** Start Entries **

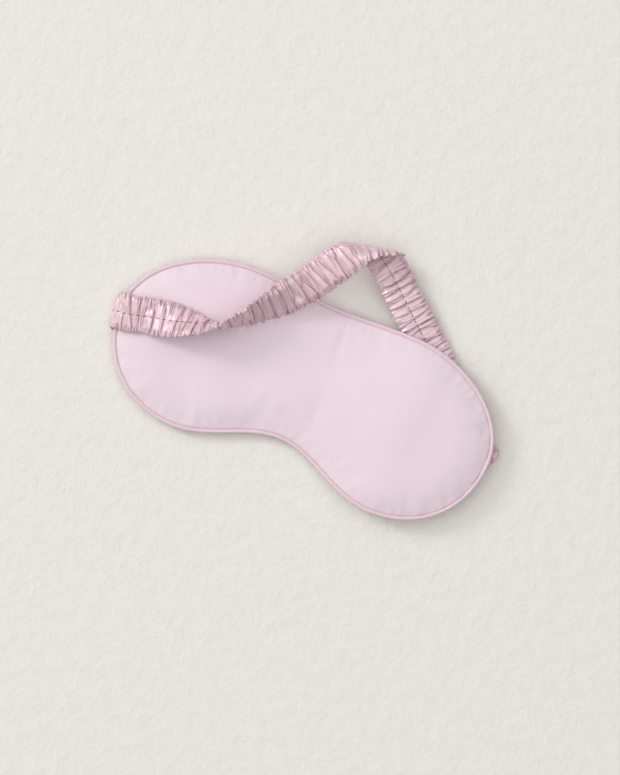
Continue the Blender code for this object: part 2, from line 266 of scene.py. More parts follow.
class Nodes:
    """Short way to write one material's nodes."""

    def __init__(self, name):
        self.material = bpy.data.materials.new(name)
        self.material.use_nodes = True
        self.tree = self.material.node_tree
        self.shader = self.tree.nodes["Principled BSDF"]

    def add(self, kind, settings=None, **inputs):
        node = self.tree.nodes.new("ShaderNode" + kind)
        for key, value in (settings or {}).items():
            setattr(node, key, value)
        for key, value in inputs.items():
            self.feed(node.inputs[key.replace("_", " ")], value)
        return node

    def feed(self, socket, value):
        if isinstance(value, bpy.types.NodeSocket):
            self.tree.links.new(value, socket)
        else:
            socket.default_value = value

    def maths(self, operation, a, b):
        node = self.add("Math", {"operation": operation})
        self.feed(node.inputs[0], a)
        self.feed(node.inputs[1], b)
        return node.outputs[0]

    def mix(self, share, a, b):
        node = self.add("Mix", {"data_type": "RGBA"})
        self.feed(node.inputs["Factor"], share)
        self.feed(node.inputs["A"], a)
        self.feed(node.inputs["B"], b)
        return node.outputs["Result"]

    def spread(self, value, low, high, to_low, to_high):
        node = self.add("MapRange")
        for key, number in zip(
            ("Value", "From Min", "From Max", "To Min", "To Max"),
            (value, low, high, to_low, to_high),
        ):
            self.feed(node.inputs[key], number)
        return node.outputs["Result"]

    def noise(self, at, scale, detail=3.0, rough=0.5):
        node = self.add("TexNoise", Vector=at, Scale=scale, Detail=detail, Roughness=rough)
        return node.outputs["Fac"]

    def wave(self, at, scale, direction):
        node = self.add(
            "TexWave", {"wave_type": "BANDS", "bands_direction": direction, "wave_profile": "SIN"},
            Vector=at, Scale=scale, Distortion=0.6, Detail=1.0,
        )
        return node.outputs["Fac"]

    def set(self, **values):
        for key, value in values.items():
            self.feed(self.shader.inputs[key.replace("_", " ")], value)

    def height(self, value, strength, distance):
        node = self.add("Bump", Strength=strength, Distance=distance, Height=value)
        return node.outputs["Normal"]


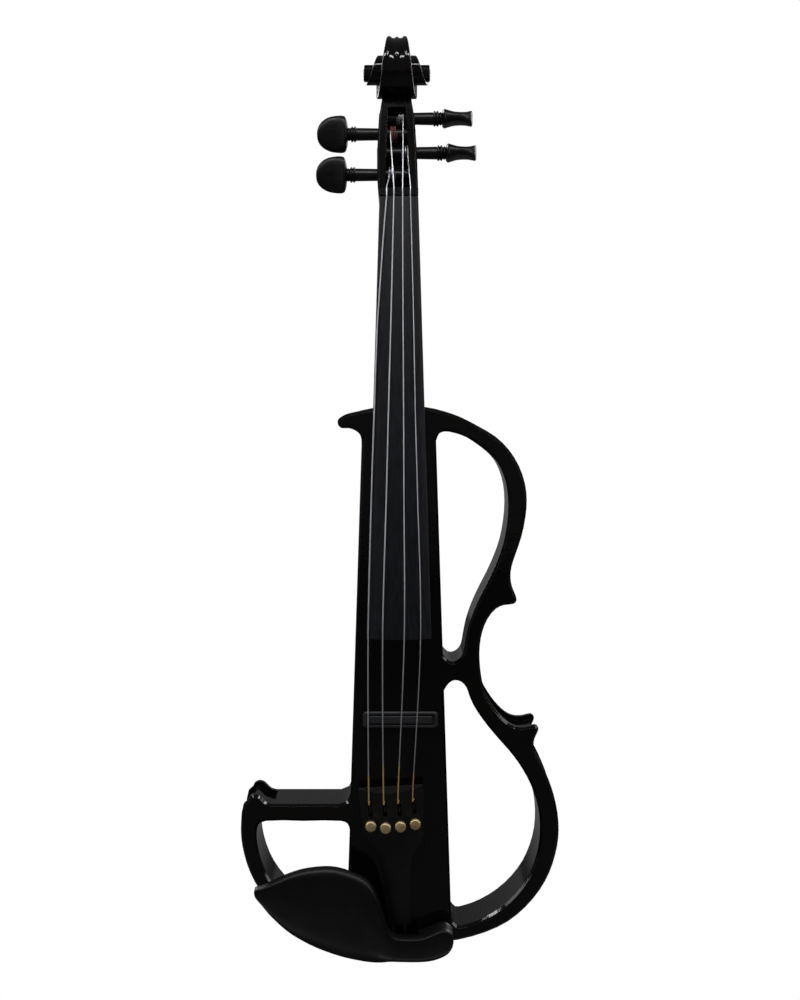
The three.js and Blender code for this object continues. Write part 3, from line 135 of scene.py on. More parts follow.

** End Entries **

**Problem statement**
Using the records given above, list every line that includes the word "part".

**Task response**
Continue the Blender code for this object: part 2, from line 266 of scene.py. More parts follow.
The three.js and Blender code for this object continues. Write part 3, from line 135 of scene.py on. More parts follow.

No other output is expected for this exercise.